Effect of the coexistence of active metals and boron vacancies on the performance of 2D hexagonal boron nitride resistance memory

First-principles calculations were carried out to calculate the formation energy, migration barrier and electronic properties of a resistive memory model based on hexagonal boron nitride (h-BN) in the presence of an active metal and a boron vacancy (VB) using density functional theory (DFT). Following the benchmark of the exchange correlation functional and the calculated parameters of monolayer h-BN, a model of a multilayer h-BN vertical stack with distribution states of SW-5577 defects was proposed. For four active metal dopants (Ti, Ag, Cu and Ni), a preference towards substitution sites (S1) with the lowest dopant formation energies (DFEs) was identified, which enhanced the formation of adjacent VB, especially for the nearest neighbour. Furthermore, a low concentration of Ti dopant in the closest location to the initial position of the migration path would drastically reduce the migration barrier of the VB between layers.

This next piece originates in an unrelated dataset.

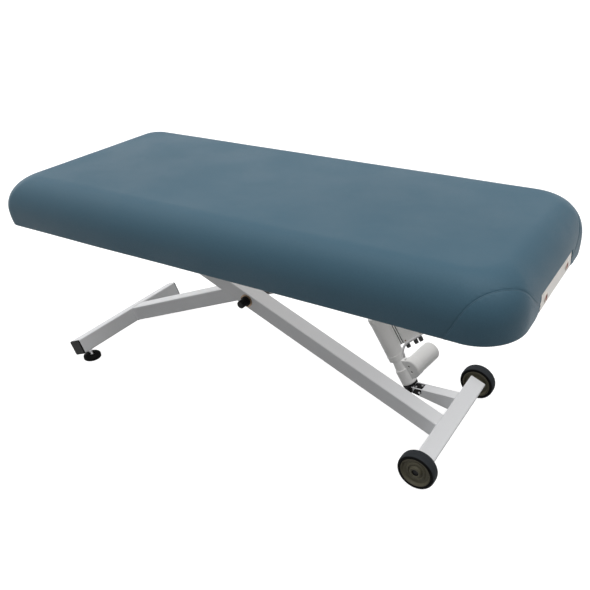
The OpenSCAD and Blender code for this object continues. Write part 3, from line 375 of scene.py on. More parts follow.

Finally, Ti dopants with two and three VB neighbours in the same layer significantly improved the conductivity and the formation of conducting channels because of the improvement of charge distribution in the resistance model, which was demonstrated by DOS plots, banddecomposed charge density and Bader charge. Our present work can provide theoretical guidance for the rational design and device optimization of h-BN-based RRAM devices.